I had been raised in a post-feminist era to believe that my gender wouldn't stop me from doing anything in life. And I wasn't the only one. It seems that all over the world women and girls were defying these old-fashioned sexist edicts and lacing up the gloves, not to play but to fight. And now from virtually nothing, the sport of women's boxing will be included in the 2012 London Olympics, giving it the legitimacy it has long craved. The most recent Women's World Championships in Barbados in September, the first since the 2009 decision to make it an Olympic sport, attracted nearly 300?athletes from 60 countries, including a team of eight from Australia. So don't tell us we can't do something, because we'll just go right ahead and do it. Women's boxing has now become one of the world's fastest-growing sports.

I've had about 15 fights myself since that encounter with the old trainer, winning the Australian National Championship in 2001 as well as the US National Golden Gloves and Ringside World Championships as a masters boxer in 2009. I am over the 35-year age limit for the national team but I can compete in the US in a division created for the ageing pugilists who don't want to turn professional.

Since I started fighting in 1998, I have sustained a couple of broken noses and my fair share of black eyes and other bruises.
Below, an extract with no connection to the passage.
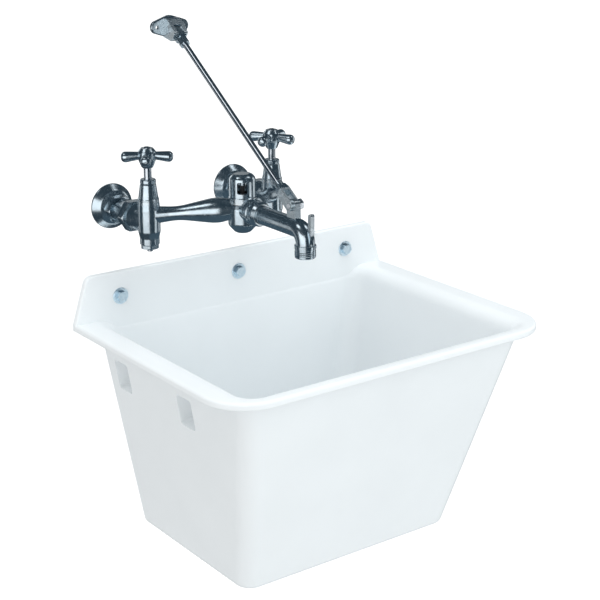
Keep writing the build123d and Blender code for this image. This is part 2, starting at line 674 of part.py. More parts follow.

But never once have my breasts objected.

In fact, they've been the least of my worries. On the top of the list was once my own courage and toughness, something I doubted for many years. The quest to identify it was the subject of my first book about the sport – Bruising. I thought I'd have a fight and write about the experience, thereby locking myself in.

But even after the book was published I found that I was still addicted to the sport. And so came more fights and a daily habit of training that I have been unable to shake.

My relationship with boxing has been like one you would have with another human being. I have loathed it and adored it. It has invaded my dreams and turned my stomach. I have resolved to reduce its significance in my life, only to see my passion for it intensify. Boxing is my man. Even my husband will tell you so.

Discovering the bigger world of women's boxing in New York in 2007 re-ignited my obsession after a few years of marking time when I stopped competing. I visited the world famous Gleason's Gym in Brooklyn and found that I had a different woman to spar with almost every day of the week, from world champions to beginners in all age categories.

Back home I was still shaping up against men and boys with only occasional sessions with other females, although that had begun slowly to change.

In New York I also discovered I could resume my fighting career in the new masters division. And so there was another book in the making, The Sweetest Thing, which traces my fighting journey in which I encounter some of the key women in the growth of the sport. These include my idol Lucia Rijker, who featured as the villain Billie "The Blue Bear" in the film Million Dollar Baby and was the subject of the documentary Shadow Boxers (see breakout). For years she had been regarded as the most dangerous woman on the planet, and it was a dream come true to train with her, be hit by her and discover that she was also a funny, smart and very warm and generous person.